L’emergenza dei trafori colpisce un tessuto economico già provato dalla crescita dell’inflazione e dall’aumento dei prezzi dell’energia. Il totale disequilibrio modale a favore del trasporto su gomma ne esacerba le conseguenze e rischia di pregiudicare l’equilibrio economico anche delle imprese a più alto valore aggiunto. Una possibile soluzione nel breve periodo implicherebbe un più stretto coordinamento tra istituzioni, concessionari autostradali e operatori economici per fornire ristori mirati alle attività più colpite e per promuovere una più efficiente organizzazione dei percorsi, a partire dalla definizione di un piano di cadenzamento per la gestione delle fasce temporali di accesso ai trafori. Anche il potenziamento della rete ferroviaria esistente può dare un contributo importante, ancorché parziale.
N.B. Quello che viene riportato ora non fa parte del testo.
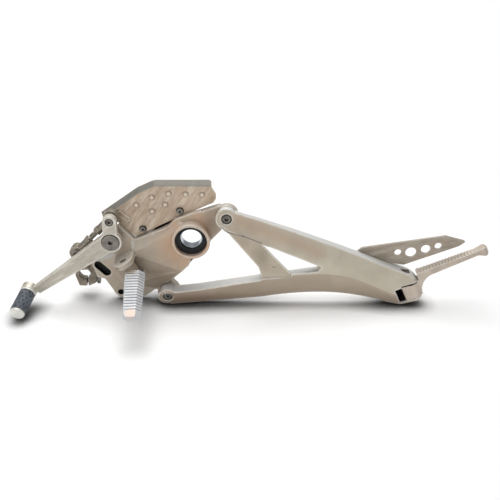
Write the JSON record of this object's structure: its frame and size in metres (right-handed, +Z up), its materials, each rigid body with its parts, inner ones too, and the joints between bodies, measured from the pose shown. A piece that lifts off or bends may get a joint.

Intervenire sui sistemi di segnalamento delle linee tradizionali, in parallelo all’avanzamento delle grandi opere, renderebbe il traffico ferroviario più fluido sul modello dell’asse del Sempione e consentirebbe un’integrazione più stretta del trasporto merci con quello passeggeri, per favorire un piccolo ma significativo cambio modale a favore della rotaia. Nel lungo periodo le opzioni sul tavolo sono le stesse di quaranta anni fa: dall’autostrada Cuneo – Nizza al traforo del Mercantour, per citare due opere fondamentali, accomunate dall’essere al momento irrealizzabili. La loro natura transfrontaliera le proietta infatti in un limbo senza via d’uscita. Anche per questo l’Italia dovrebbe valutare di intervenire sulla viabilità interna, migliorando i collegamenti viari tra Liguria e Pianura Padana. Se fosse confermata la durata dei lavori nel tunnel del Monte Bianco, un piano pluriennale di potenziamento della viabilità esistente sarebbe una conseguenza logica. Ciò implicherebbe sia il ritorno a vecchi progetti ancora attuali, come la bretella Predosa – Albenga, che una ridefinizione dei rapporti concessori esistenti per assicurare la realizzazione delle nuove opere, con l’apporto di capitali che difficilmente saranno di provenienza pubblica. Anche per questo il giudizio di Bruxelles non sarà marginale.